**What is being asked**
Give back exactly the lines from the start of the listing to the line containing "MOVING_GAP = 6.0", inclusive, and nothing beyond them.

## START Data excerpt

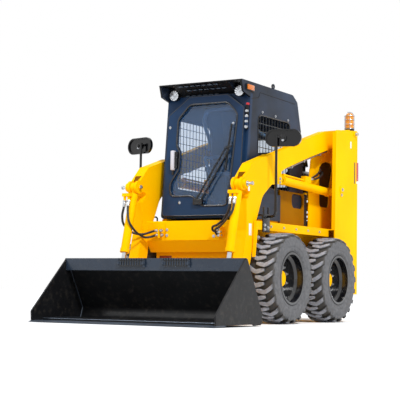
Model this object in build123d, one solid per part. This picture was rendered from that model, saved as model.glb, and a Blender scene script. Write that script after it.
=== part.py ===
from build123d import *
import math
import os

# Skid steer loader, millimetres. +Z is up, the bucket points to -Y, +X is the machine's own left.
# Y is measured from the middle of the wheelbase while modelling; every piece is moved by
# -MIDDLE_Y when it is written, so that the origin is under the middle of the whole machine.

# Overall
FRONT_END_Y = -1970.0
REAR_END_Y = 1160.0
MIDDLE_Y = (FRONT_END_Y + REAR_END_Y) / 2
RUNNING_GAP = 0.3
MOVING_GAP = 6.0

# Wheels
WHEELBASE = 948.0
WHEEL_X = 649.0
TYRE_R = 386.5
TYRE_WIDTH = 264.0
BEAD_R = 212.0
RIM_HALF_WIDTH = 117.0
RIM_FLANGE_R = 224.0
RIM_WELL_R = 186.0
RIM_WALL = 8.0
DISC_X = 640.0
DISC_THICK = 10.0
HUB_R = 70.0
HUB_FLANGE_R = 128.0
HUB_FLANGE_THICK = 16.0
HUB_NOSE = 20.0
HUB_INNER_X = 560.0
AXLE_TUBE_R = 56.0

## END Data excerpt

**Response to the task**
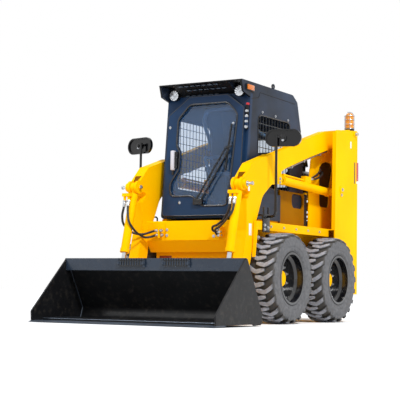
Model this object in build123d, one solid per part. This picture was rendered from that model, saved as model.glb, and a Blender scene script. Write that script after it.
=== part.py ===
from build123d import *
import math
import os

# Skid steer loader, millimetres. +Z is up, the bucket points to -Y, +X is the machine's own left.
# Y is measured from the middle of the wheelbase while modelling; every piece is moved by
# -MIDDLE_Y when it is written, so that the origin is under the middle of the whole machine.

# Overall
FRONT_END_Y = -1970.0
REAR_END_Y = 1160.0
MIDDLE_Y = (FRONT_END_Y + REAR_END_Y) / 2
RUNNING_GAP = 0.3
MOVING_GAP = 6.0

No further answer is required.